The research further reveals that AI Leaders tend to focus on business outcomes such as new revenue growth (32%), increased operational efficiency (31%), and higher profits (26%). In contrast, AI Followers prioritize improving customer service (27%), expanding market share (25%), and achieving quicker time-to-market (25%).

Shukri Dabaghi, Senior Vice President for Asia Pacific and EMEA Emerging at SAS, remarked on this contrast: "The disparity in target outcomes between AI Leaders and AI Followers demonstrates a lack of clear strategy and roadmap. Where AI Followers are focused on short-term, productivity-based results, AI Leaders have moved beyond these to more complex functional and industry use cases."

As businesses aim to leverage AI's transformative potential, Mr. Dabaghi advises: "As businesses look to capitalise on the transformative potential of AI, it's important for business leaders to learn from the differences between an AI Leader and an AI Follower. Avoiding a 'gold rush' way of thinking ensures long-term transformation is built on trustworthy AI and capabilities in data, processes and skills."

Chris Marshall, Vice President of Data, Analytics, AI, Sustainability, and Industry Research at IDC Asia/Pacific, added: "The IDC Data and AI Pulse: Asia Pacific 2024 study is an important snapshot of how hundreds of large APAC organisations are approaching adoption and implementation of AI, highlighting the leaders and followers across industries. These insights give us the opportunity to unpack the barriers to successful AI implementation, allowing businesses to make wiser investments into these new and emerging technologies, without being caught-up in the gold rush."

Investment in generative AI is noted to have grown significantly, from 19% in 2023 to a projected 34% in 2024, indicating a more diversified investment approach that includes predictive and interpretive AI.

The findings suggest an expected AI expenditure in the Asia Pacific of USD $45 billion in 2024, with a projected increase to USD $110 billion by 2028, signifying a compound annual growth rate of 24% from 2023 to 2028.

Despite these prospective investments, challenges such as a lack of skilled professionals (35%) and issues related to data governance (30%) and data access due to infrastructure restrictions (41%) continue to hinder Australian organisations.

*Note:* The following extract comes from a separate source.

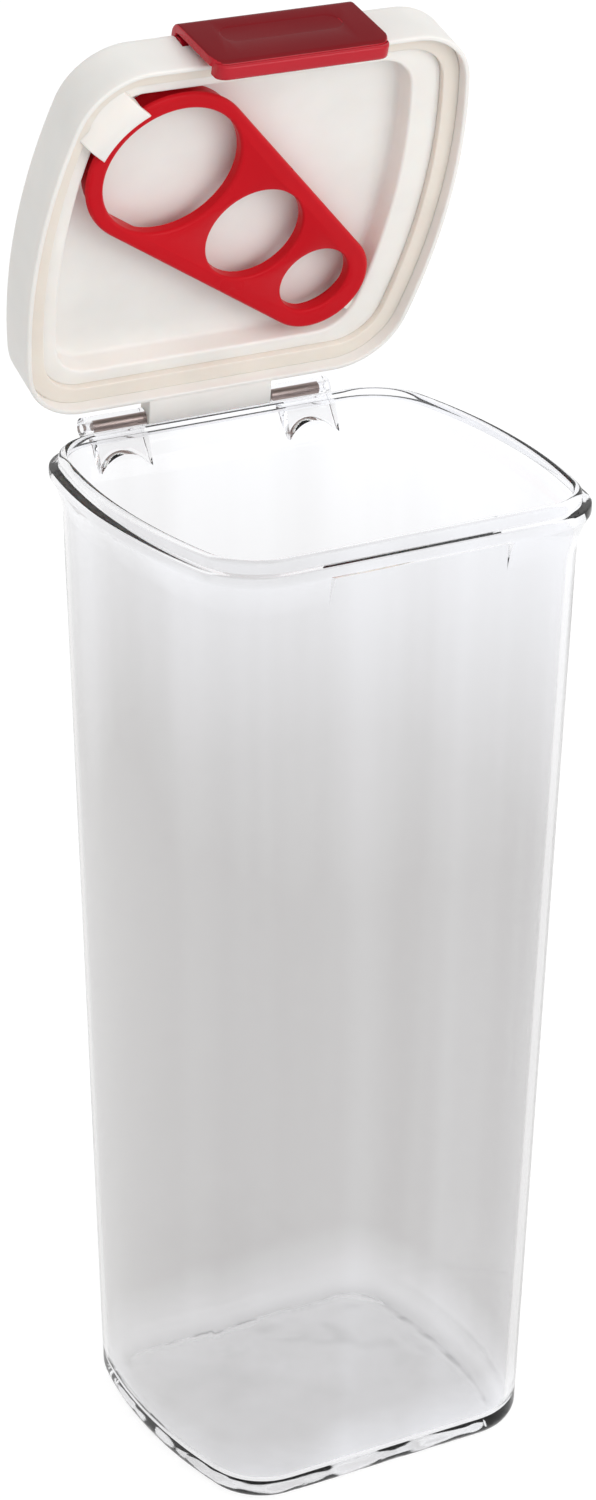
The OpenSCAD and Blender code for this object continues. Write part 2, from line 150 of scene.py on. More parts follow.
@dataclass
class Skin:
    """A skin lofted through sections with bmesh operators.

    Args:
        side: steps along half of a bulged side.
        corner: steps round a corner.
        flat: steps along half of the straight front.
    """

    side: int = 7
    corner: int = 14
    flat: int = 4
    bm: bmesh.types.BMesh = field(default_factory=bmesh.new)
    first: list = field(default_factory=list)
    last: list = field(default_factory=list)

    def loop(self, shape: Section, z: float, x: float = 0.0) -> list:
        """Draws one section at height z by spinning a point round its arcs.

        Args:
            shape: the section.
            z: its height.
            x: how far its middle lies to the right.

        Returns:
            The section's edges.
        """
        bm = self.bm
        cx = shape.half_w - shape.bulge - shape.radius
        cy = shape.half_d - shape.radius
        big = (cy * cy + shape.bulge**2) / (2 * shape.bulge)
        turn = math.asin(cy / big)
        before = set(bm.verts)
        start = bmesh.ops.create_vert(bm, co=(shape.half_w * MM, 0, z * MM))["vert"]
        arcs = (
            ((cx + shape.bulge - big, 0), turn, self.side),
            ((cx, cy), math.pi / 2 - turn, self.corner),
        )
        tip = start
        for (px, py), angle, steps in arcs:
            centre = (px * MM, py * MM, z * MM)
            spun = bmesh.ops.spin(bm, geom=tip, cent=centre, axis=(0, 0, 1), angle=angle, steps=steps)
            tip = [v for v in spun["geom_last"] if isinstance(v, bmesh.types.BMVert)]
        for _ in range(self.flat):
            grown = bmesh.ops.extrude_vert_indiv(bm, verts=tip)
            tip = grown["verts"]
            bmesh.ops.translate(bm, verts=tip, vec=(-cx * MM / self.flat, 0, 0))
        for axis, centre in (("X", 0), ("Y", 1)):
            quarter = [v for v in bm.verts if v not in before]
            geom = quarter + list({e for v in quarter for e in v.link_edges})
            bmesh.ops.mirror(bm, geom=geom, matrix=Matrix.Identity(4), merge_dist=SAME_PLACE, axis=axis)
        ring = [v for v in bm.verts if v not in before]
        bmesh.ops.remove_doubles(bm, verts=ring, dist=SAME_PLACE)
        ring = [v for v in bm.verts if v not in before]
        bmesh.ops.translate(bm, verts=ring, vec=(x * MM, 0, 0))
        return list({e for v in ring for e in v.link_edges})

    def to(self, shape: Section, z: float, x: float = 0.0) -> "Skin":
        """Carries the skin on to the next section.

        Args:
            shape: the section.
            z: its height.
            x: how far its middle lies to the right.

        Returns:
            The skin, so that calls can be chained.
        """
        edges = self.loop(shape, z, x)
        if self.last:
            bridge(self.bm, self.last, edges, Vector((0, 0, HOLD_OFF)))
        else:
            self.first = edges
        self.last = edges
        return self

    def cap(self) -> "Skin":
        """Closes the last section with a flat face."""
        bmesh.ops.contextual_create(self.bm, geom=self.last)
        return self

    def join_ends(self) -> "Skin":
        """Joins the last section to the first, as on a ring."""
        bridge(self.bm, self.first, self.last, Vector((0, 0, HOLD_OFF)))
        return self


def to_object(bm: bmesh.types.BMesh, name: str) -> bpy.types.Object:
    """Makes a finished object of a bmesh, with its place in its mesh.

    Args:
        bm: the shape; it is freed.
        name: the object's name.

    Returns:
        The new object.
    """
    bmesh.ops.recalc_face_normals(bm, faces=bm.faces)
    mesh = bpy.data.meshes.new(name)
    bm.to_mesh(mesh)
    bm.free()
    obj = bpy.data.objects.new(name, mesh)
    bpy.context.scene.collection.objects.link(obj)
    shade(obj)
    return obj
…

Mr. Dabaghi also noted, "While consumer access to generative AI tools made AI feel magical, integrating it into an enterprise environment takes a lot of work, the right infrastructure, and often the high expectations placed on these tools are unrealistic. Understanding these pitfalls provides us the opportunity to learn how we tackle these issues, enabling a higher success rate, and meeting business objectives when it comes to adopting and successfully implementing AI."

In terms of industry-specific AI adoption, the study highlights applications in sectors such as banking, insurance, healthcare, and government, with a consistent focus on overcoming a prevalent skills gap.

AI investment trends vary across the region, with China showing significant upcoming advancements. The study emphasises the importance of strategic frameworks for AI investments to ensure meaningful and sustainable outcomes.